What I’m getting at is that the title should be THE BLACK DOG. They fucked up.
But anyway, Earl complains in another scene about Red being greedy. So Crews is the black dog coming for him.
Screenwriter William Mickelberry’s only other credits are the tv movies WOMAN UNDONE and ESCAPE: HUMAN CARGO, and directing for the tv show Super Force (which I don’t remember ever existing, but it comes up weirdly often in my reviews). His co-writer Dan Vining is also mostly a TV movie guy, though he has a credit with Scott Frank on the Martha Coolidge movie PLAIN CLOTHES.

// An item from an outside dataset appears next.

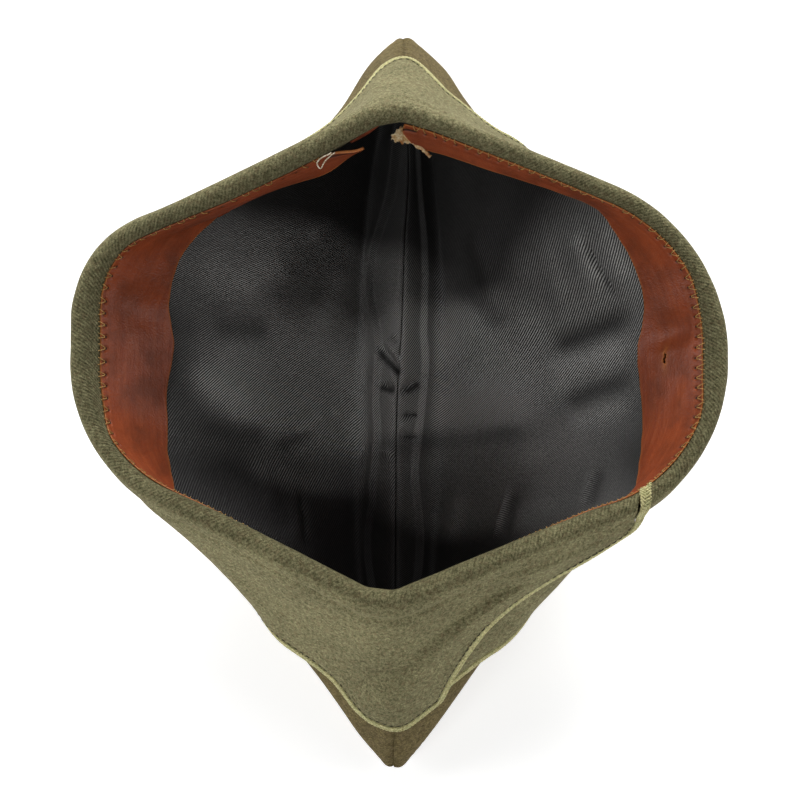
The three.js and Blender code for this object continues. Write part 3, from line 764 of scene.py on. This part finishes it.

Director Kevin Hooks started acting as a child in movies like SOUNDER, AARON LOVES ANGELA and A HERO AIN’T NOTHIN’ BUT A SANDWICH, and later was on The White Shadow. In the early ’80s he started directing TV shows including St. Elsewhere, Fame and V as well as TV movies including ROOTS: THE GIFT. The Tommy Davidson comedy STRICTLY BUSINESS kicked off his brief ’90s fling with the big screen which also consisted of PASSENGER 57 and FLED. As far as I’ve noticed he’s rarely been cited as part of the ’90s wave of African-American directors, though this is his only movie with a white lead. I guess because he’s such a journeyman nobody knew anything about him. These days he’s more prolific in TV than ever – in the last couple years he’s directed episodes of the mini-series Madiba, Genius, Mr. Mercedes, The Punisher, Agents of S.H.I.E.L.D., Castle Rock, The X-Files and The Good Cop.
BLACK DOG did not light up the box office. It opened in fifth place, beaten by fellow debuts HE GOT GAME and LES MISERABLES, but also below CITY OF ANGELS in its fourth week and THE BIG HIT in its second. By week two it was at #9, a couple notches below that movie WOO starring Jada Pinkett. Although I couldn’t find any reports on its budget, I gotta assume it was more than the $12 million it made. But I bet it would’ve done worse if they’d stuck with their original star, Kevin Sorbo.
It also got poor reviews and even a C+ from the notoriously easy CinemaScore. (FIRE DOWN BELOW and KULL THE CONQUEROR both got a B-. ) Even the soundtrack didn’t do that great, peaking at #30 on Billboard’s Top Country Albums.
Still, I approve of BLACK DOG for low pressure Saturday afternoon type viewing situations. It’s pretty middle of the road, but it has a nice meat and potatoes appeal strengthened by the purity of Swayze and anchored by Travis and Loaf.
May 10th, 2018 at 12:12 pm
The black dog is more than just trucker lingo. Legends of the a ghostly black dog that foretells death or tragedy go back centuries to the British Isles (they say “The Hound of the Baskervilles” was inspired by one such black dog legend) and still persist to this day in Europe and America. There’s even a black dog ghost story nearby me in Connecticut (which has its fair share of ghost stories) and another in Massachusetts. It’s not as common a myth as the whole black cat thing, but it has many examples in folklore and pop culture.
I always found this Nick Drake song to be quite chilling, as he explicitly welcomes the specter of death in the form of the titular canine. He killed himself soon after.
YouTube
Anyway, I can’t remember if I’ve ever actually seen this movie or if I’ve planned to watch it so many times I just assume I have. Maybe I should give it another shot just in case.